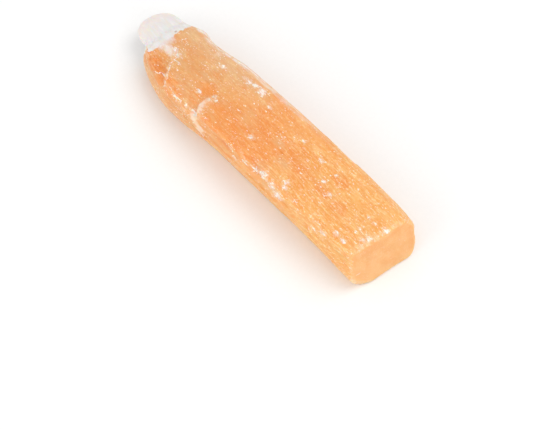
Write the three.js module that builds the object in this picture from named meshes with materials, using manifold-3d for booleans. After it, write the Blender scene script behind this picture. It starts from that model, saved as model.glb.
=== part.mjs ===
// Selenite crystal blade: one rough, fibrous satin-spar stick of orange selenite, as split from the vein.
// Millimetres. +X runs along the fibres from the pale natural tip to the sawn end, +Y is across the blade,
// +Z is up. The blade lies on its flat cleavage face at Z = 0, and the origin is the middle of that base.
// The crystal is one piece: a bar with a pale tongue at the tip, from which the saw cut, the cleaved strip
// and the chips are taken away.
import * as THREE from "three";
import { mergeVertices } from "three/addons/utils/BufferGeometryUtils.js";
import Module from "manifold-3d";

// Driving dimensions
const TOP_Z = 15.5; // height of the top face over most of the length
const SAWN_TOP_X = 50.5; // where the saw cut meets the top face
const SAW_LEAN = 0.3; // how far the cut runs out along X for each millimetre down
const SAW_SKEW = 0.07; // and for each millimetre towards +Y
const BASE_TRIM = 0.4; // how much is planed off the underside to leave the cleavage face
const FLUTE_DEPTH = 0.12; // relief of the broad flutes that run with the fibres
const RING_POINTS = 72; // points round each cross-section
const BAR_STEP = 2.4; // distance between cross-sections of the bar
const TONGUE_STEP = 1.6; // distance between cross-sections of the tongue
const LINE_POINTS = 400; // points that a smooth outline is worked out at
const MERGE_WITHIN = 1e-4; // vertices closer than this are one
const BIG = 200; // larger than the blade, for the cutting blocks

// Outlines along the length, each a smooth line through [x, value]
const BAR = {
  left: [[-49.4, -7.4], [-47.2, -10], [-38.5, -13.1], [-31, -14.7], [-20, -14.5], [-13, -13.6], [-4, -13.1],
    [12, -12.6], [30, -12], [44, -11.5], [58, -11.2]],
  right: [[-49.4, 8.4], [-44.4, 9.4], [-43, 10.6], [-41.6, 11.7], [-39.6, 11.7], [-37.6, 10.4], [-35, 10.2],
    [-28, 11.4], [-21, 12.3], [-7, 13], [10, 13.6], [30, 14.2], [42, 14.1], [50, 13.7], [58, 13]],
  top: [[-49.4, 11.2], [-44, 12.2], [-34, 13.6], [-22, 14.9], [-8, TOP_Z], [20, TOP_Z], [40, 15.3], [58, 15]],
  base: [[-49.4, 2.6], [-44, 0.8], [-38, -0.3], [-20, -BASE_TRIM], [58, -BASE_TRIM]],
};
const TONGUE = {
  left: [[-58.2, -1.8], [-57.4, -3.8], [-55.4, -5.4], [-51, -6], [-40, -6.6]],
  right: [[-58.2, 3.6], [-57.4, 5.9], [-55.4, 8], [-51, 9.2], [-40, 9.3]],
  top: [[-58.2, 7.2], [-57.2, 8.8], [-54.5, 9.7], [-50, 10.4], [-40, 10.8]],
  base: [[-58.2, 5.2], [-57.2, 4], [-54.5, 3], [-50, 2.2], [-40, 1.4]],
};

// The bar's flanks: how far the left top edge stands in from the fullest line, how far down the left flank
// that line runs, as a share of the height, and how far the base's right edge stands in, as a share of the
// width
const FLANK = {
  standIn: [[-50, 2.6], [-30, 2.6], [-10, 0.9], [25, 0.7], [50, 1.8], [58, 1.8]],
  fullest: [[-50, 0.6], [-25, 0.58], [0, 0.4], [25, 0.42], [45, 0.62], [58, 0.62]],
  rightFoot: [[-50, 0.2], [25, 0.2], [48, 0.1], [58, 0.1]],
};

// Sets of flutes: how many go round the bar, how deep each set is as a share of FLUTE_DEPTH, and how it
// sways round the bar, in radians, on a wave of so many millimetres along X
const FLUTES = [
  { count: 9, share: 1, sway: 0.9, wave: 23, start: 0 },
  { count: 14, share: 0.7, sway: 1.3, wave: 31, start: 2 },
  { count: 5, share: 0.5, sway: 2.5, wave: 48, start: 1 },
];

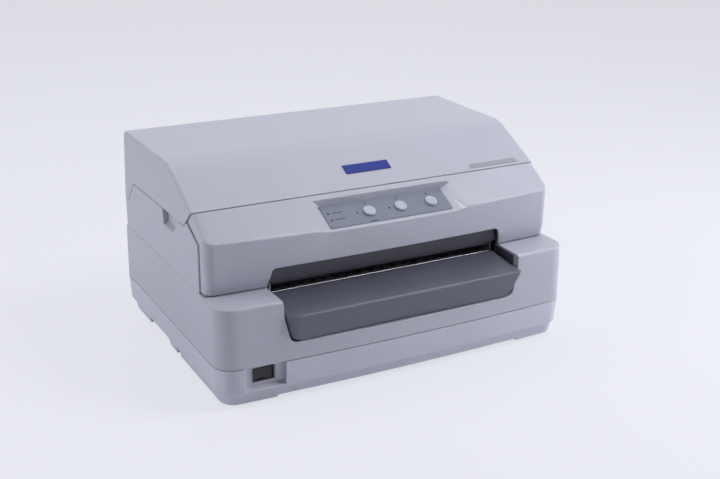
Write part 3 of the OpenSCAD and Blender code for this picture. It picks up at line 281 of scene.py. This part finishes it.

Task statement — Across the material above, count every line holding "this" and write down only the number.

Reply to the task — 3